Recuerdo de los años en el campo
Manfredo Kempff Suarez
Acaba de fallecer mi primo hermano “Chacho” Kempff (Francisco Noel) y hace pocos años murió “Chingolo” Justiniano (Eduardo), ambos mis menores, con los que pasé parte de mi niñez y juventud, y claro, si a ellos ya se los ha llevado el Señor, no habría ningún motivo para que en cualquier momento también se acuerde de mí. Por eso es mejor escribir hoy.
Estas muertes de mis primos menores, me han hecho recordar, más que nada, el campo cruceño, donde pasamos juntos; donde comimos masaco de yuca y “picao” de plátano. Aquel Buen Retiro que fue inicialmente de mi abuela paterna Luisa Mercado y luego de mi tío Noel, en la banda del Piraí; y El Valle, enorme propiedad de mi abuelo materno Virgilio Suárez, a cinco kilómetros de la ciudad sobre la carretera al norte, hoy plena urbe.
En Buen Retiro pasé mis vacaciones cuando estaba estudiando la primaria en el colegio Seminario a una cuadra y pasos de la plaza. Eran vacaciones de casi tres meses, durante las que no volvíamos al pueblo, porque para regresar había que hacerlo a pie o a caballo, debido a que no entraban vehículos que no fueran carretones de dos yuntas en que viajaba mi abuela Luisa, porque el camino era estrecho y arenoso y el Piraí siempre sorprendía.

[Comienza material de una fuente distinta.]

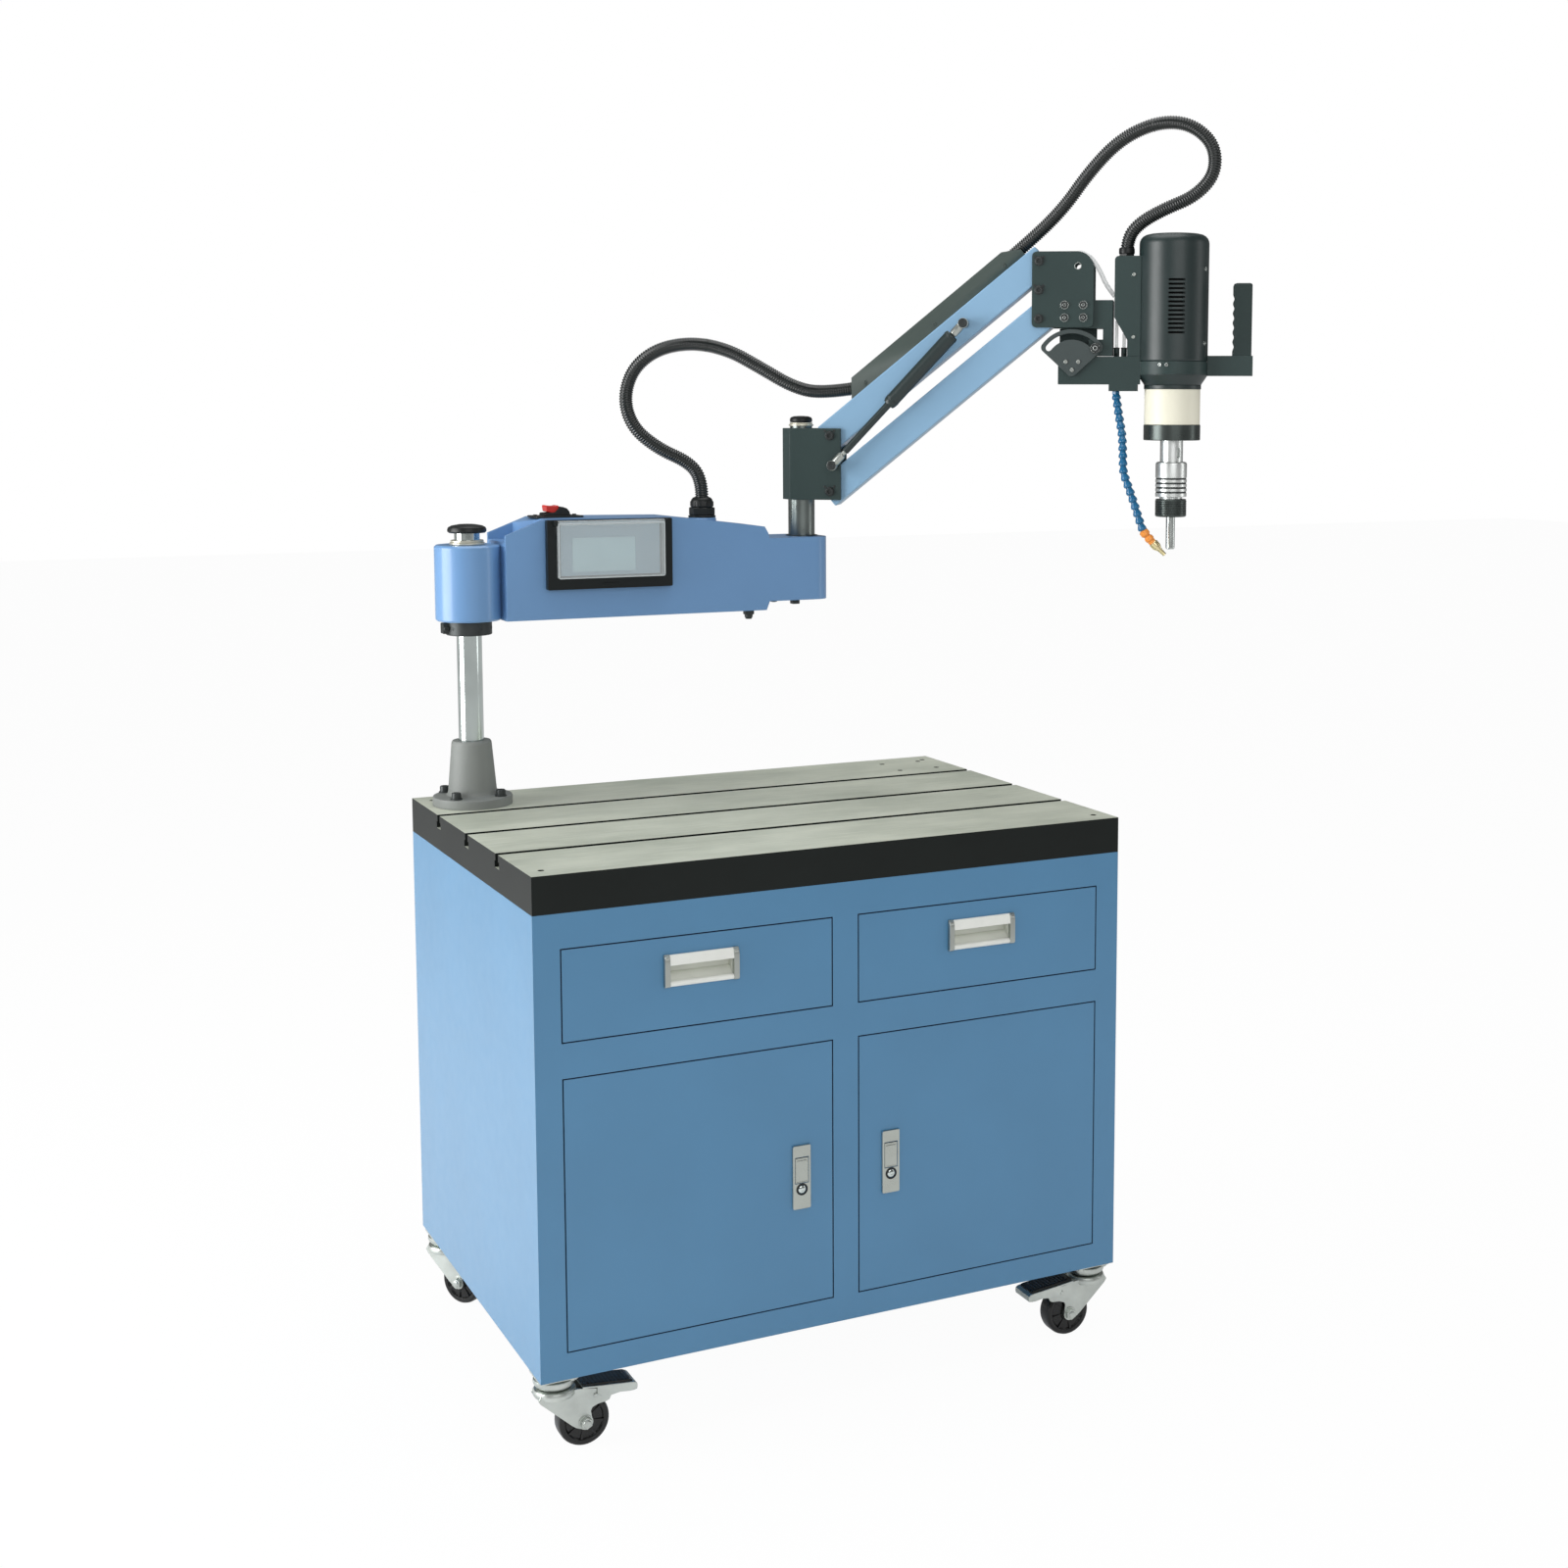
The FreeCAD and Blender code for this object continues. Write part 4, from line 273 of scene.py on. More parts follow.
class Value:
    """One output of a node. Arithmetic on it adds Math nodes."""

    def __init__(self, nodes, socket):
        self.nodes = nodes
        self.socket = socket

    def maths(self, operation, first, second):
        return self.nodes.node("Math", {"operation": operation}, {0: first, 1: second})

    def __add__(self, other):
        return self.maths("ADD", self, other)

    def __radd__(self, other):
        return self.maths("ADD", other, self)

    def __sub__(self, other):
        return self.maths("SUBTRACT", self, other)

    def __rsub__(self, other):
        return self.maths("SUBTRACT", other, self)

    def __mul__(self, other):
        return self.maths("MULTIPLY", self, other)

    def __rmul__(self, other):
        return self.maths("MULTIPLY", other, self)

    def most(self, other):
        return self.maths("MAXIMUM", self, other)


class Nodes:
    """Makes and links the nodes of one tree."""

    def __init__(self, tree):
        self.tree = tree

    def plug(self, socket, value):
        if isinstance(value, Value):
            self.tree.links.new(value.socket, socket)
        else:
            socket.default_value = (*value, 1) if socket.type == "RGBA" else value

    def node(self, kind, settings=None, inputs=None, output=0):
        made = self.tree.nodes.new("ShaderNode" + kind)
        for name, value in (settings or {}).items():
            setattr(made, name, value)
        for name, value in (inputs or {}).items():
            self.plug(made.inputs[name], value)
        return Value(self, made.outputs[output])

    def rays(self):
        """Whether a ray comes from the camera, off a shiny face or through a clear one."""
        kinds = ("Camera", "Glossy", "Transmission")
        return [self.node("LightPath", output=f"Is {kind} Ray") for kind in kinds]


materials = {}


class Shader(Nodes):
    """A material with a Principled surface, kept in materials under its name."""

    def __init__(self, name):
        material = materials[name] = bpy.data.materials.new(name)
        material.use_nodes = True
        super().__init__(material.node_tree)
        self.tree.nodes.clear()
        self.principled = self.tree.nodes.new("ShaderNodeBsdfPrincipled")
        self.surface = Value(self, self.principled.outputs[0])
        self.output = self.tree.nodes.new("ShaderNodeOutputMaterial").inputs[0]
        self.plug(self.output, self.surface)
        self.coordinates = self.node("TexCoord", output="Object")

    def noise(self, scale, detail=3, roughness=0.5, stretch=(1, 1, 1)):
        """Noise on Object coordinates, stretched along each axis."""
        place = self.node("Mapping", {}, {"Vector": self.coordinates, "Scale": stretch})
        inputs = {"Vector": place, "Scale": scale, "Detail": detail, "Roughness": roughness}
        return self.node("TexNoise", {}, inputs)

    def band(self, value, low, high):
        """A value mapped from a range to 0 to 1 and held at its ends."""
        return self.node("MapRange", {"clamp": True}, {0: value, 1: low, 2: high, 3: 0, 4: 1})

    def blend(self, factor, first, second):
        return self.node("Mix", {"data_type": "RGBA"}, {0: factor, 6: first, 7: second}, 2)

    def softened(self, radius):
        """The surface's normal with its edges rounded by a radius."""
        return self.node("Bevel", {"samples": 4}, {"Radius": radius * MM})

    def edges(self, radius):
        """How sharply the surface turns within a radius: 1 on an edge, 0 on a flat."""
        normals = {0: self.softened(radius), 1: self.node("NewGeometry", output="Normal")}
        return self.band(self.node("VectorMath", {"operation": "DOT_PRODUCT"}, normals, "Value"), 0.99, 0.8)

    def relief(self, height, depth, soften):
        """A bump of a depth, over edges rounded by a radius."""
        inputs = {"Height": height, "Distance": depth * MM, "Strength": 1, "Normal": self.softened(soften)}
        return self.node("Bump", {}, inputs)

    def set(self, **values):
        """Plug values into the surface's sockets, named with underscores."""
        for name, value in values.items():
            self.plug(self.principled.inputs[name.replace("_", " ").title().replace("Ior", "IOR")], value)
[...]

Sin embargo, a El Valle íbamos en camiones cañeros, en el jeep Willys o en el Land Rover de mi tío Hermes. Y por supuesto que también se podía ir a pie. En El Valle no nos quedábamos los meses largos, por lo general solo unos cuántos días, donde aprendí a nadar con Hermesito, Gringo y Chingolo, en la poza que había a poca distancia de la casa de hacienda, a tirarles bolazos a las “tapas” de petos, y a comer mangas, guapuruces, ambaibas, achachairuces y todos los frutos silvestres que hay en nuestros montes.

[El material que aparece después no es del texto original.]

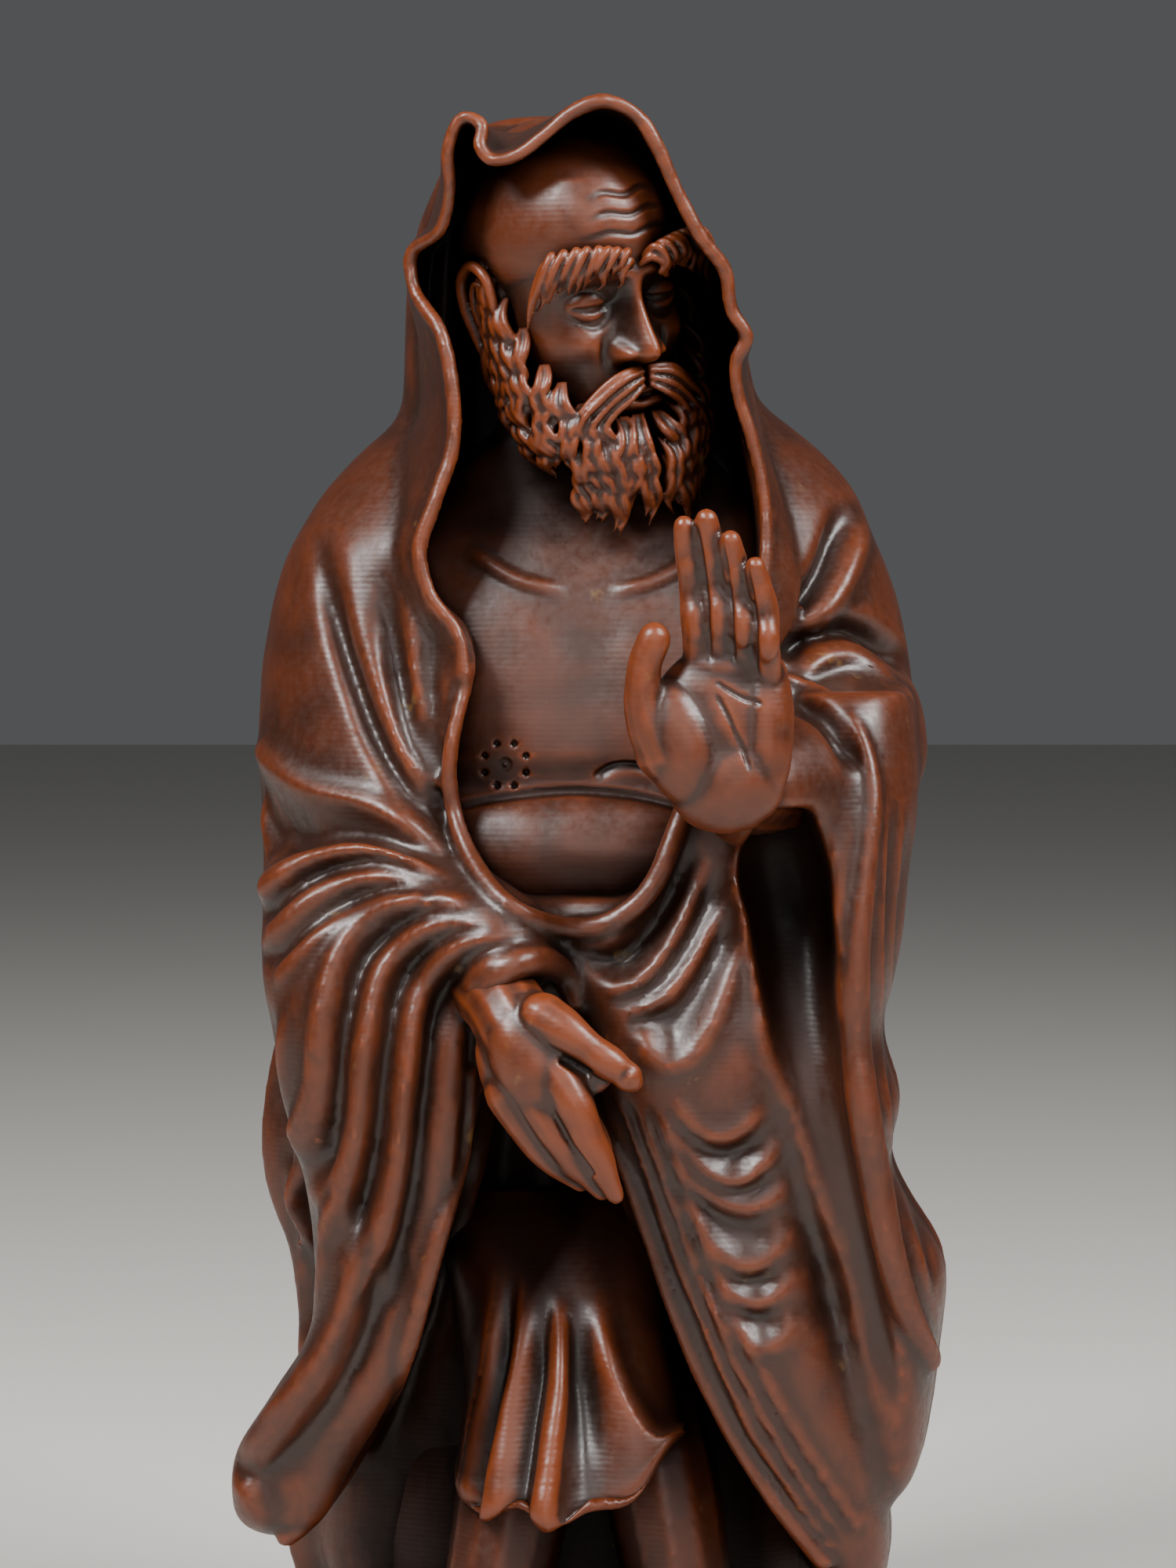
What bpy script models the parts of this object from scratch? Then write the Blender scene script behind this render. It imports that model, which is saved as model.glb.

En ambos lugares nos reuníamos un montón de primos; en una propiedad los Kempff y en otra los Suárez. Es que nuestras familias eran muy prolíficas. Mi abuela Rogelia (la veo meciéndose en su hamaca) había tenido 12 hijos de la que mi madre Justita era la mayor; y mi abuelita paterna cinco donde mi padre era el tercero. Mi tía Edicita, esposa de tío Noel, tenía cinco hijos también y mi tía Marina, la de tío Hermes, nada menos que ocho. Así que si a eso se sumaba la parvada de primos barcinos y traviesos que llegaban de visita, había que arreglárselas de la mejor manera para la hora de dormir, porque en cuanto a la comida era simple: no hay invento más grande de los cruceños que el locro, ni mejor “jacuú” que la yuca.

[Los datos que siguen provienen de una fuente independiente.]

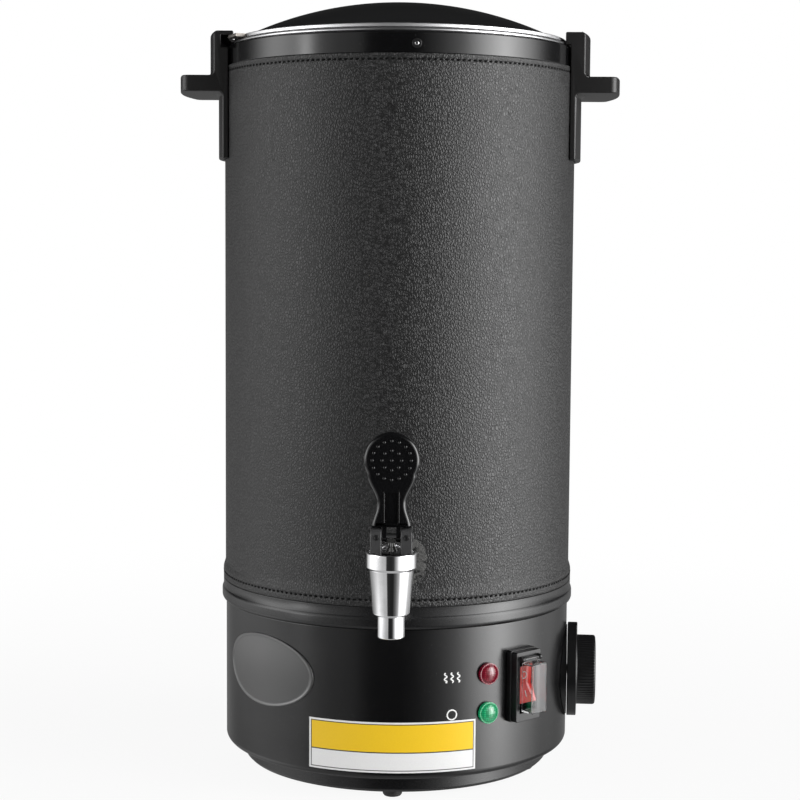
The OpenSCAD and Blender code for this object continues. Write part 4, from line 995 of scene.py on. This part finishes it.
def make_knob():
    """Dial: a turned outline whose grip radius also rises and falls as a cosine, once for each of 72 ribs."""
    ribs, segments = 72, 720
    outline = rounded([(0, 114.3), (30.4, 114.3, 0.4), (30.4, 120.3, 0.6), (22.9, 120.3, 0.7),
                       (22.5, 132.6, 1.3), (19.0, 132.9, 0.8), (17.0, 132.3, 0.8), (0, 132.55)])
    local = spin(outline, segments)
    ribbed = (outline[:, 0] > 21.6) & (outline[:, 1] > 121.1)
    fade = np.clip((132.5 - outline[:, 1]) / 1.2, 0, 1) * ribbed
    swing = 0.3 * np.cos(ribs * np.arange(segments) * TAU / segments)
    stretch = 1 + np.outer(swing, fade) / np.maximum(outline[:, 0], 1)
    local[..., :2] *= stretch[..., None]
    base = outward(KNOB_AZ, KNOB_Z)
    dress(piece("dial_knob", *skin(carry(base, local), True, False)), "control_plastic", "knob", body="dial")
    nose = [(-3.4, 22.9), (3.4, 22.9), (3.3, 30.2), (2.2, 31.4), (-2.2, 31.4), (-3.3, 30.2)]
    pointer = piece("dial_pointer", *prism(nose, 114.4, 120.7, base))
    dress(bevel(pointer, 0.5, 2), "control_plastic", body="dial")
    y = np.linspace(25.2, 30.4, 6)
    path = carry(base, np.column_stack([0 * y, y, np.full(6, 120.72)]))
    line = ribbon(path, base[3], 0.9, 0.08)
    white_mark("dial_pointer_line", skin(line, False, True), "dial")
    mould("dial_seat", "knob_seat", 0.4)
    mould("gland_moulding", "cable_gland", 0.5)


# ---- Tap ----
def make_tap():
    """Drain tap: barrel, shank, bonnet, bosses and plugs at the pivot, lever, stem flare and washer."""
    z = TAP_TO
    barrel = rounded([(5.5, z["spout"], 0.4), (SPOUT_R, z["spout"], 0.8), (SPOUT_R, z["cone"] - 1, 0.4),
                      (CONE_R, z["cone"], 0.9), (TAPER_R, z["taper"], 0.5), (COLLAR_R, z["collar"], 0.6),
                      (COLLAR_R, z["top"], 0.9), (TAPER_R, z["top"], 0.3), (TAPER_R, z["recess"]),
                      (11.1, z["recess"]), (11.1, z["bush"]), (9.3, z["bush"]), (9.3, z["seat"]),
                      (5.5, z["seat"])])
    dress(turned("tap_barrel", barrel, 160, upright(0, TAP_Y)), "chrome", "tap_body")
    shank = rounded([(5, 88.5, 0.3), (8, 88.5, 0.6), (8, 115.9), (12, 115.9, 0.3), (12, 118.9, 0.8),
                     (8, 118.9, 0.8), (8, 142), (5, 142)])
    dress(turned("tap_shank", shank, 96, outward(0, SHANK_Z)), "chrome", "tap_body")

    mould("bonnet_moulding", "tap_bonnet", 0.6, finish_name="bonnet_plastic")
    boss = rounded([(0, 11.8), (3.7, 11.8), (3.7, 12.9, 0.5), (1.6, 12.9, 0.2), (1.4, 12.6, 0.2), (0, 12.7)])
    ends = []
    for side in (1, -1):
        pivot = np.array([[0, PIVOT_Y, PIVOT_Z], [0, 1, 0], [0, 0, 1], [side, 0, 0]], float)
        ends.append(carry(pivot, spin(boss, 48)))
    dress(piece("pivot_bosses", *several(ends, (True, False))), "control_plastic")

    plug = rounded([(0, -0.6), (1.7, -0.6), (1.7, 0.25, 0.2), (1.2, 0.25), (1.0, 0.1), (0, 0.1)])
    front = lever_face()
    front[0] += [0, -5, -0.4]
    grids = [carry(front, spin(plug, 32) + [x, 0, 0]) for x in (-8.7, 8.7)]
    dress(piece("post_plugs", *several(grids, (True, False))), "control_plastic")
    make_lever()
    make_lever_pad()

    flare = rounded([(1.62, 164.6), (3.6, 164.6, 0.3), (2.1, 167.8, 1.5), (1.75, 169.6), (1.62, 169.6)])
    dress(turned("stem_flare", flare, 48, upright(0, TAP_Y)), "zinc", body="stem")
    mould("washer_moulding", "tap_washer", 0.5)


def lever_face():
    """Frame on the lever: x to the right, y up from the pivot, and the third axis out towards the hand."""
    return np.array([[0, PIVOT_Y, PIVOT_Z], [1, 0, 0], [0, 0, 1], [0, -1, 0]], float)


def make_lever():
    """Lever: a plate round the outline of foot, neck and paddle, with a quarter circle round both edges.

    Each ring is the outline moved inwards along its own normals. The hub below it stays the solid's own.
    """
    up = np.linspace(5.6, 34.9, 44)
    low = 8.45 + (11.4 - 8.45) * (0.5 + 0.5 * np.cos(math.pi * (up - 5.6) / 13.4))
    high = 8.45 + (14.3 - 8.45) * (0.5 - 0.5 * np.cos(math.pi * (up - 19) / 17.5))
    side = np.column_stack([np.where(up < 19, low, high), up])
    turn = np.radians(np.linspace(-28.6, 208.6, 110))
    disc = np.column_stack([PADDLE_R * np.cos(turn), PADDLE_UP + PADDLE_R * np.sin(turn)])
    outline = np.concatenate([side, disc, side[::-1] * [-1, 1]])
    ahead, behind = np.roll(outline, -1, 0) - outline, outline - np.roll(outline, 1, 0)
    ahead, behind = (d / np.hypot(d[:, 0], d[:, 1])[:, None] for d in (ahead, behind))
    normals = np.column_stack([(ahead + behind)[:, 1], -(ahead + behind)[:, 0]])
    normals *= 2 / np.sum(normals ** 2, axis=1)[:, None]
    quarter, back, front = np.linspace(0, math.pi / 2, 9), 0.9, 2.3
    rings = [(back * (1 - math.sin(a)), -LEVER_FACE + back * (1 - math.cos(a))) for a in quarter]
    rings += [(front * (1 - math.cos(a)), LEVER_FACE - front * (1 - math.sin(a))) for a in quarter]
    grid = np.stack([np.column_stack([outline - inset * normals, np.full(len(outline), h)])
                     for inset, h in rings])
    base = lever_face()
    plate = piece("lever_moulding", *skin(carry(base, grid), False, True))
    slot = [(-3.9, 8), (3.9, 8), (3.9, 26), (-3.9, 26)]
    cut(plate, piece("slot", *prism(slot, 2.8, 9, base)))
    bevel(plate, 0.4, 3, 50)
    dress(plate, "lever_plastic", "tap_lever", body="lever")
    corner = rounded([(-4.3, 7.6, 0.9), (4.3, 7.6, 0.9), (4.3, 26.4, 0.9), (-4.3, 26.4, 0.9)])
    path = carry(base, np.column_stack([corner, np.full(len(corner), LEVER_FACE)]))
    rim = piece("lever_slot_rim", *skin(ribbon(path, base[3], 0.8, 0.3, True)))
    dress(bevel(rim, 0.15, 2, 40), "lever_plastic", body="lever")
    hub = softened("lever_hub", "tap_lever", 0.2)
    hub.modifiers.clear()
    above = [(-30, 6.4), (30, 6.4), (30, 80), (-30, 80)]
    cut(hub, piece("above", *prism(above, -20, 20, base)))
    dress(hub, "lever_plastic", body="lever")


def make_lever_pad():
    """Grip domes on the lever's round end: one at the centre and the rest on two circles."""
    base = lever_face()
    spots = [(0.0, 0.0)]
    spots += [(5.7, a) for a in np.arange(8) * TAU / 8]
    spots += [(11.3, a) for a in np.arange(16) * TAU / 16]
    t = np.linspace(0, 1, 5) * math.pi / 2
    dome = np.column_stack([0.95 * np.sin(t), 0.55 * np.cos(t)])
    dome = np.concatenate([dome, [[0.95, -0.3], [0.0, -0.3]]])
    grids = [carry(base, spin(dome, 12) + [r * math.cos(a), PADDLE_UP + r * math.sin(a), LEVER_FACE])
             for r, a in spots]
    dress(piece("lever_pad_domes", *several(grids, (True, False))), "lever_plastic", body="lever")


# ---- The whole ----
aim_camera()
light_studio()
lay_floor()
mix_finishes()
for node, solid in NODES.items():
    for place in solid.material_slots:
        place.material = FINISHES["rubber" if node == "lid_seal" else SLOT_OF[node]]
for make in (make_lid, make_pot, make_band, make_jacket, make_handles, make_base, make_badge, make_marks,
             make_controls, make_tap):
    make()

Si en El Valle aprendimos a nadar en la poza con mi hermano Julio (Mario era un crío todavía) y a hacer travesuras en busca de bichos y de frutas, en Buen Retiro aprendí a montar a caballo en pelo solo con un cabestro como rienda, escaldándome y dándome porrazos. Y aprendí con tío Noel las bondades de las abejas y el sabor de su miel, aunque nos picaran cada vez. Chacho montaba con nosotros y meleaba la miel pero tenía que someterse a los abusos y bromas de los primos mayores sin otra posibilidad que defenderse solo, porque si se quejaba a tío Noel no encontraba sino una cariñosa sonrisa paternal.
García Márquez decía que las imágenes y los recuerdos que se plasmaban hasta los ocho o diez años, eran los que perduraban para siempre, los que nunca se borraban. Y que para escribir sus novelas fueron los recuerdos de Aracataca, de la casa de sus abuelos, del viaje en tren con su madre, los que crearon Macondo , y los Arcadios, Aurelianos, Ursula Iguarán, Remedios, la bella, y Mauricio Babilonia.
Yo que he vivido fuera de Santa Cruz durante más de medio siglo, no hubiera podido escribir mis relatos cambas si no fuera por mis vivencias de niño, por Chacho y Chingolo mis primos que partieron, y por los muchos otros que quedan; por mis abuelos, mis padres, hermanos, tías, tíos, por Águeda, Castulia, Hortensia, Santi, Isaac, Ceferino, Saturnina, Taperoca y todos de quienes algo de su espíritu arranqué y guardé para mí.